Des membres du Ku Klux Klan ont apporté leur soutien à M. Trump. Steve Bannon, choisi par le président élu comme conseiller en stratégie, dirigeait le site d'informations Breitbart, proche de l'extrême droite. Breibart News «servait la soupe à une nébuleuse de blancs nationalistes ouvertement antisémites et racistes», s'inquiète l'ADL.

Les Israéliens, juifs pour les trois quarts d'entre eux, paraissent moins préoccupés, possible reflet de sensibilités différentes entre les juifs d'Amérique et ceux d'Israël.

 «L'antisémitisme est là»

Haia Kaspy et Yaacov Walden, deux survivants de la Shoah qui vivent dans une maison de retraite de Haïfa incarnent les sentiments ambivalents des juifs.

«Bien sûr que ça me fait peur», admet Haia, 83 ans, dans sa chambre où sont accrochées les photos de deux de ses frères morts en Roumanie, alliée à l'Allemagne nazie pendant la Seconde Guerre mondiale.

«L'antisémitisme est là, à grande échelle.

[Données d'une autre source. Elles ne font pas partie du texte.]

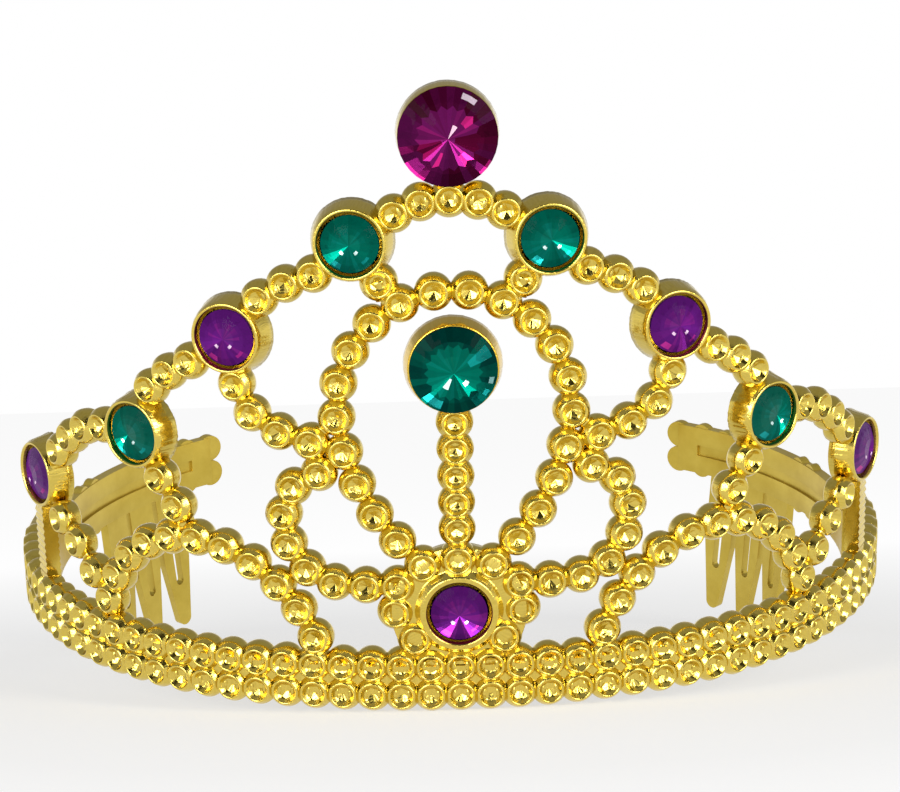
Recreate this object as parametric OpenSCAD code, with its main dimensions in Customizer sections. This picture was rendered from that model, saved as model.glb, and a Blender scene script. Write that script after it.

Nous pourrions connaître de nouveau la même situation», dit-elle.

Mais Yaacov Walden, 87 ans, songe davantage à la sécurité d'Israël et ne croit pas que les positions radicales adoptées par certains des partisans de M. Trump altèreront son engagement en faveur de l'État hébreu.

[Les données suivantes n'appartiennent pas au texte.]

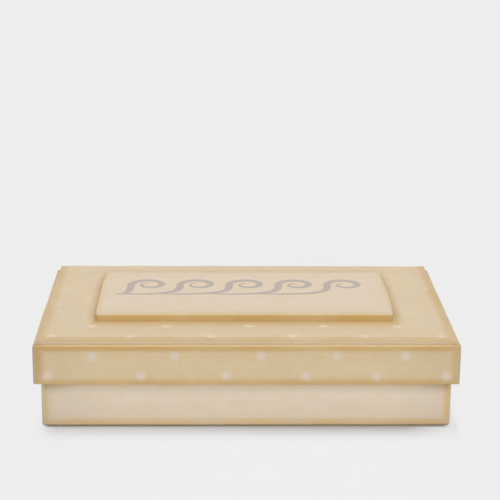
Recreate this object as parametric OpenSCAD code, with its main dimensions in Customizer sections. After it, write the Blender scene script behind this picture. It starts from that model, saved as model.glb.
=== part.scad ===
// Shallow painted wooden keepsake box with an overlapping lid that lifts straight off.
// The lid is four rails round a rebated top board, with a raised plaque fixed on it.
// The base is four walls round a bottom board that lies in a rebate along their lower edge.
// The origin is the centre of the underside: +X to the right, -Y to the front, +Z up.

/* [Lid] */
// Outside width of the lid, left to right
lid_w = 300; // [240:1:420]
// Outside depth of the lid, front to back
lid_d = 190; // [150:1:260]
// Height of the rails that hang down round the lid
rim_h = 29; // [18:0.1:48]
// Thickness of the rails
rail_t = 4.5; // [3.6:0.1:8]
// Thickness of the lower step of the top board, let in between the rails
board_step_t = 4; // [3:0.1:8]
// Thickness of the upper step of the top board, which stands above the rails
board_lip_t = 4.2; // [2.5:0.1:8]
// Ledge of rail left showing all round the upper step
ledge = 3.2; // [2:0.1:4]

/* [Plaque] */
// Width of the raised plaque
plaque_w = 217.4; // [120:1:260]
// Depth of the raised plaque
plaque_d = 109; // [70:1:150]
// Thickness of the raised plaque
plaque_t = 5.2; // [4:0.1:10]
// Distance that the plaque sits behind the middle of the lid
plaque_back = 2; // [0:0.5:5]

/* [Base] */
// Height of the base walls
base_h = 58; // [40:1:90]
// Thickness of the base walls
wall_t = 6; // [5:0.1:9]
// Thickness of the bottom board
bottom_t = 4; // [3:0.1:8]
// Depth of the rebate in the walls that takes the bottom board
rebate = 3; // [2:0.1:3.5]
// Gap between a rail's inner face and the base wall, on each side
lid_gap = 0.5; // [0.3:0.1:1.5]

/* [Eased edges] */
// Radius worn on the upright corners of lid and base
corner_r = 1.6; // [0.5:0.1:3]
// Radius worn on the rails' top edge
rim_top_r = 1.5; // [0.4:0.1:2]
// Radius worn on the rails' bottom edge
rim_foot_r = 0.8; // [0.3:0.1:2]
// Radius worn on the top edges of the top board and the plaque
board_r = 1.2; // [0.4:0.1:2.4]
// Radius worn on the base's bottom edge
base_foot_r = 1.8; // [0.4:0.1:1.8]
// Radius worn on the base's top edge
base_top_r = 0.8; // [0.3:0.1:1.8]

/* [Panel pins] */
// Diameter of a panel pin's shank
pin_d = 1.2; // [0.8:0.1:1.6]
// Diameter of a panel pin's head
head_d = 2; // [1.7:0.1:2.6]
// Thickness of a panel pin's head
head_t = 0.6; // [0.4:0.1:1]
// Depth that each head is punched below the surface
sink = 0.5; // [0.3:0.1:1]
// Length of the pins in the base's corners and its bottom board
base_pin_l = 18; // [14:1:30]
// Length of the pins in the lid's corners and round its top board
lid_pin_l = 15; // [12:1:20]
// Depth that the pins up through the top board reach into the plaque
plaque_bite = 3; // [2:0.1:3.5]
// Distance of an end pin from the end of its row
pin_end = 10; // [8:0.5:14]
// Distance of the plaque's pins from its edges
plaque_pin_in = 14; // [8:1:30]
// Largest distance between two pins along a board's edge
pin_step = 75; // [50:5:120]

/* [Hidden] */
$fn = 48;

base_w = lid_w - 2 * (rail_t + lid_gap);
base_d = lid_d - 2 * (rail_t + lid_gap);
bottom_w = base_w - 2 * (wall_t - rebate);
bottom_d = base_d - 2 * (wall_t - rebate);
rim_top = base_h + board_step_t;
rim_foot = rim_top - rim_h;
board_top = rim_top + board_lip_t;
step_w = lid_w - 2 * rail_t;
step_d = lid_d - 2 * rail_t;
lip_w = lid_w - 2 * ledge;
lip_d = lid_d - 2 * ledge;
plaque_pin_l = board_step_t + board_lip_t - sink + plaque_bite;
base_corner_pin_count = 3;
lid_corner_pin_count = 2;
// How far a cutting shape runs past the face that it opens
past = 1;

paint = "#d8c3a0";
base_paint = "#dccbb0";
plaque_paint = "#e0d0bb";
bare_wood = "#cfa873";
steel = "#9a9a98";

// Places along an edge of the given length, centred on zero and no further apart than pin_step
function edge_places(length) =
    let (run = length - 2 * pin_end, gaps = max(1, ceil(run / pin_step)))
    [for (i = [0:gaps]) -run / 2 + i * run / gaps];

// Heights of n pins spread evenly between two heights
function even_heights(low, high, n) = [for (i = [0:n - 1]) low + (i + 0.5) * (high - low) / n];

// What is outside a quarter circle in the corner of a right angle at the origin
module corner_waste(r) {
    difference() {
        translate([-past, -past]) square(r + past);
        translate([r, r]) circle(r);
    }
}

// A rectangle standing on the X axis, with its upper and lower corners rounded
module eased_outline(w, h, top_r, foot_r) {
    difference() {
        translate([-w / 2, 0]) square([w, h]);
        for (side = [0, 1]) mirror([side, 0]) {
            translate([-w / 2, 0]) corner_waste(foot_r);
            translate([-w / 2, h]) mirror([0, 1]) corner_waste(top_r);
        }
    }
}

// A rectangle standing on the X axis, with only its upper corners rounded
module eased_top_outline(w, h, top_r) {
    difference() {
        translate([-w / 2, 0]) square([w, h]);
        for (side = [0, 1]) mirror([side, 0])
            translate([-w / 2, h]) mirror([0, 1]) corner_waste(top_r);
    }
}

// A block on the XY plane, eased at its upright corners and its top and bottom edges
module eased_block(w, d, h, side_r, top_r, foot_r) {
    intersection() {
        translate([0, -d / 2, 0]) linear_extrude(h) eased_outline(w, d, side_r, side_r);
        translate([0, d / 2, 0]) rotate([90, 0, 0])
            linear_extrude(d) eased_outline(w, h, top_r, foot_r);
        translate([-w / 2, 0, 0]) rotate([90, 0, 90])
            linear_extrude(w) eased_outline(d, h, top_r, foot_r);
    }
}

// A board on the XY plane, square below and eased at its upright corners and top edge
module eased_board(w, d, h, side_r, top_r) {
    intersection() {
        translate([0, -d / 2, 0]) linear_extrude(h) eased_outline(w, d, side_r, side_r);
        translate([0, d / 2, 0]) rotate([90, 0, 0])
            linear_extrude(d) eased_top_outline(w, h, top_r);
        translate([-w / 2, 0, 0]) rotate([90, 0, 90])
            linear_extrude(w) eased_top_outline(d, h, top_r);
    }
}

// A box centred on the Z axis, between two heights
module centred_box(w, d, low, high) {
    translate([-w / 2, -d / 2, low]) cube([w, d, high - low]);
}

// The strip of a frame along its front, which laps the ends of the side strips
module front_strip(w, d, t, h) {
    translate([-w / 2 - past, -d / 2 - past, 0]) cube([w + 2 * past, t + past, h]);
}

// The strip of a frame along its left side, which fits between the front and back strips
module left_strip(w, d, t, h) {
    translate([-w / 2 - past, -d / 2 + t, 0]) cube([t + past, d - 2 * t, h]);
}

// A panel pin driven along +Z, with the top of its head at the origin
module pin(length) {
    cylinder(h = head_t, d = head_d);
    cylinder(h = length, d = pin_d);
}

// The way that the punch leaves above a pin's head
module punch_hole() {
    translate([0, 0, -sink - past]) cylinder(h = sink + past, d = head_d);
}

// The pins through the ends of a frame's front and back strips into its side strips
module corner_pins(w, d, t, heights, length) {
    for (end = [0, 1], x = [-1, 1], z = heights)
        mirror([0, end, 0]) translate([x * (w - t) / 2, -d / 2 + sink, z])
            rotate([-90, 0, 0]) pin(length);
}

module base_pins_at_corners() {
    corner_pins(base_w, base_d, wall_t, even_heights(0, base_h, base_corner_pin_count),
                base_pin_l);
}

module lid_pins_at_corners() {
    corner_pins(lid_w, lid_d, rail_t, even_heights(rim_foot, rim_top, lid_corner_pin_count),
                lid_pin_l);
}

// Places of the pins up through the bottom board into the walls
module at_bottom_pins() {
    for (y = [-1, 1], x = edge_places(bottom_w))
        translate([x, y * (bottom_d - rebate) / 2, sink]) children();
    for (x = [-1, 1], y = edge_places(bottom_d - 2 * pin_end))
        translate([x * (bottom_w - rebate) / 2, y, sink]) children();
}

// Pins through the rails into the edge of the top board's lower step
module board_pins() {
    z = rim_top - board_step_t / 2;
    for (end = [0, 1]) mirror([0, end, 0])
        for (x = edge_places(step_w - 2 * pin_end))
            translate([x, -lid_d / 2 + sink, z]) rotate([-90, 0, 0]) pin(lid_pin_l);
    for (end = [0, 1]) mirror([end, 0, 0])
        for (y = edge_places(step_d - 2 * pin_end))
            translate([-lid_w / 2 + sink, y, z]) rotate([0, 90, 0]) pin(lid_pin_l);
}

// Places of the pins up through the top board into the plaque
module at_plaque_pins() {
    for (x = [-1, 0, 1], y = [-1, 1])
        translate([x * (plaque_w / 2 - plaque_pin_in),
                   plaque_back + y * (plaque_d / 2 - plaque_pin_in),
                   base_h + sink]) children();
}

// All four walls of the base as one eased block, before it is cut into pieces
module base_block() {
    eased_block(base_w, base_d, base_h, corner_r, base_top_r, base_foot_r);
}

// All four rails of the lid as one eased block, before it is cut into pieces
module rim_block() {
    translate([0, 0, rim_foot])
        eased_block(lid_w, lid_d, rim_h, corner_r, rim_top_r, rim_foot_r);
}

// What is cut out of every base wall: the rebate, and the holes that its pins fill
module base_wall_cuts() {
    centred_box(bottom_w, bottom_d, -past, bottom_t);
    base_pins_at_corners();
    at_bottom_pins() pin(base_pin_l);
}

// What is cut out of every rail: the holes that its pins fill
module rail_cuts() {
    lid_pins_at_corners();
    board_pins();
}

module base_long_wall() {
    difference() {
        intersection() {
            base_block();
            front_strip(base_w, base_d, wall_t, base_h);
        }
        base_wall_cuts();
    }
}

module base_short_wall() {
    difference() {
        intersection() {
            base_block();
            left_strip(base_w, base_d, wall_t, base_h);
        }
        base_wall_cuts();
    }
}

module lid_long_rail() {
    difference() {
        intersection() {
            rim_block();
            front_strip(lid_w, lid_d, rail_t, rim_top);
        }
        rail_cuts();
    }
}

module lid_short_rail() {
    difference() {
        intersection() {
            rim_block();
            left_strip(lid_w, lid_d, rail_t, rim_top);
        }
        rail_cuts();
    }
}

module base_front_wall() {
    color(base_paint) base_long_wall();
}

module base_back_wall() {
    color(base_paint) mirror([0, 1, 0]) base_long_wall();
}

module base_left_wall() {
    color(base_paint) base_short_wall();
}

module base_right_wall() {
    color(base_paint) mirror([1, 0, 0]) base_short_wall();
}

module base_bottom_board() {
    color(bare_wood) difference() {
        centred_box(bottom_w, bottom_d, 0, bottom_t);
        at_bottom_pins() {
            pin(base_pin_l);
            punch_hole();
        }
    }
}

module base_corner_pins() {
    color(steel) base_pins_at_corners();
}

module base_bottom_pins() {
    color(steel) at_bottom_pins() pin(base_pin_l);
}

module lid_front_rail() {
    color(paint) lid_long_rail();
}

module lid_back_rail() {
    color(paint) mirror([0, 1, 0]) lid_long_rail();
}

module lid_left_rail() {
    color(paint) lid_short_rail();
}

module lid_right_rail() {
    color(paint) mirror([1, 0, 0]) lid_short_rail();
}

module lid_top_board() {
    color(paint) difference() {
        union() {
            centred_box(step_w, step_d, base_h, rim_top);
            translate([0, 0, rim_top]) eased_board(lip_w, lip_d, board_lip_t, corner_r, board_r);
        }
        board_pins();
        at_plaque_pins() {
            pin(plaque_pin_l);
            punch_hole();
        }
    }
}

module lid_plaque() {
    color(plaque_paint) difference() {
        translate([0, plaque_back, board_top])
            eased_board(plaque_w, plaque_d, plaque_t, corner_r, board_r);
        at_plaque_pins() pin(plaque_pin_l);
    }
}

module lid_corner_pins() {
    color(steel) lid_pins_at_corners();
}

module lid_board_pins() {
    color(steel) board_pins();
}

module lid_plaque_pins() {
    color(steel) at_plaque_pins() pin(plaque_pin_l);
}

base_front_wall();
base_back_wall();
base_left_wall();
base_right_wall();
base_bottom_board();
base_corner_pins();
base_bottom_pins();
lid_front_rail();
lid_back_rail();
lid_left_rail();
lid_right_rail();
lid_top_board();
lid_plaque();
lid_corner_pins();
lid_board_pins();
lid_plaque_pins();
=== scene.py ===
import math
import random

import bmesh
import bpy
from mathutils import Euler, Matrix, Vector, noise


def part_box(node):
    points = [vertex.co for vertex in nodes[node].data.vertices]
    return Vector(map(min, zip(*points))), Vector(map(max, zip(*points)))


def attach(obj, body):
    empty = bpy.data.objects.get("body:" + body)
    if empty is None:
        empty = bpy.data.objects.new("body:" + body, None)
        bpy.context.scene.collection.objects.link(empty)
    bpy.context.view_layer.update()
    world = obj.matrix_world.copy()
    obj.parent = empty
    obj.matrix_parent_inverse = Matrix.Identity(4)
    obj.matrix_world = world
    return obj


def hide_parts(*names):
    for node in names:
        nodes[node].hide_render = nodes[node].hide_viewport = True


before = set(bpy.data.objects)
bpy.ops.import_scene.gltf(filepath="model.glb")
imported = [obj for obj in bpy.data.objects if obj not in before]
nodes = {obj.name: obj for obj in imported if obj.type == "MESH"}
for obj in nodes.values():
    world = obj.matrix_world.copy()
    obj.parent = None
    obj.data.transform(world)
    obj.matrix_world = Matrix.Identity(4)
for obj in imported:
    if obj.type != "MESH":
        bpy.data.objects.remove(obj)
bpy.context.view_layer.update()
scene = bpy.context.scene
MM = 0.001

# The view: a long lens stands well back in front of the box, a little left of its middle and
# above it, and looks gently down, so the box lies low in the picture and its uprights stay
# nearly parallel.
eye = Vector((-22.5, -1150.6, 426.7)) * MM
look_down, look_right, lean = 0.2727, 0.0226, 0.0077  # radians
focal_pixels = 1600
frame_pixels = 500
camera_data = bpy.data.cameras.new("photo_camera")
camera_data.sensor_width = 36
camera_data.lens = focal_pixels / frame_pixels * camera_data.sensor_width
camera = bpy.data.objects.new("photo_camera", camera_data)
turn = Euler((math.pi / 2 - look_down, 0, -look_right)).to_matrix() @ Matrix.Rotation(lean, 3, "Z")
camera.matrix_world = Matrix.Translation(eye) @ turn.to_4x4()
scene.collection.objects.link(camera)
scene.camera = camera
scene.view_settings.view_transform = "Standard"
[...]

M. Trump a déversé du miel dans les oreilles de beaucoup d'Israéliens en promettant de transférer l'ambassade des États-Unis de Tel-Aviv à Jérusalem, rompant ainsi avec le refus américain de reconnaître Jérusalem comme la capitale d'Israël. Il a aussi fait voeu de ne pas forcer la main des Israéliens pour faire la paix avec les Palestiniens.

La droite de la droite israélienne se voit déjà annexant une grande partie de la Cisjordanie, territoire palestinien occupé par Israël depuis 1967. Un des poids lourds du gouvernement, Naftali Bennett, a proclamé que l'idée d'un État palestinien indépendant était révolue après l'élection de M. Trump.

Le premier ministre, qui se pose volontiers en protecteur des juifs et est toujours prompt à dénoncer les dangers antisémites, a tenté de dissiper les craintes suscitées par l'élection de M. Trump.

Soutien à sens unique? 

«Vous avez toujours de l'antisémitisme parmi les extrémistes, aussi bien à l'extrême gauche qu'à l'extrême droite», a-t-il tempéré. «Mais je pense qu'il s'agit d'un phénomène marginal».

Selon un sondage, 55% des Israéliens juifs estiment injustifié de craindre une montée de l'antisémitisme avec l'élection de M. Trump.

L'ex-épouse de M. Bannon a affirmé que le nouveau conseiller en stratégie de M. Trump ne voulait pas envoyer ses enfants dans une école où il y avait trop d'élèves juifs à son goût.

M. Bannon a démenti. Rien d'étonnant à ce que sa nomination par M. Trump ait fait peu de bruit en Israël, note Hadas Cohen, chercheuse en sciences politiques. «Plus vous êtes à droite, moins vous vous préoccupez de ce genre de choses», explique-t-elle en parlant des Israéliens et en faisant référence à la dominance croissante de la droite.

Les Israéliens «vivent un moment de célébration. Désormais, pour eux, c'en est fini de la solution à deux États» israélien et palestinien, tranche-t-elle.

Difficile pour les juifs américains, qui, historiquement, votent très majoritairement démocrate à la présidentielle, de ne pas croire à une déconnexion grandissante avec les juifs israéliens, estime Gershom Gorenberg, un historien spécialiste des relations israélo-américaines.

«Israël a toujours sollicité le soutien et la solidarité des juifs de la diaspora, je ne pense pas que cela puisse toujours être à sens unique», dit-il. Il voudrait voir le gouvernement israélien protester contre une montée de l'antisémitisme aux États-Unis comme il l'a fait pour d'autres pays.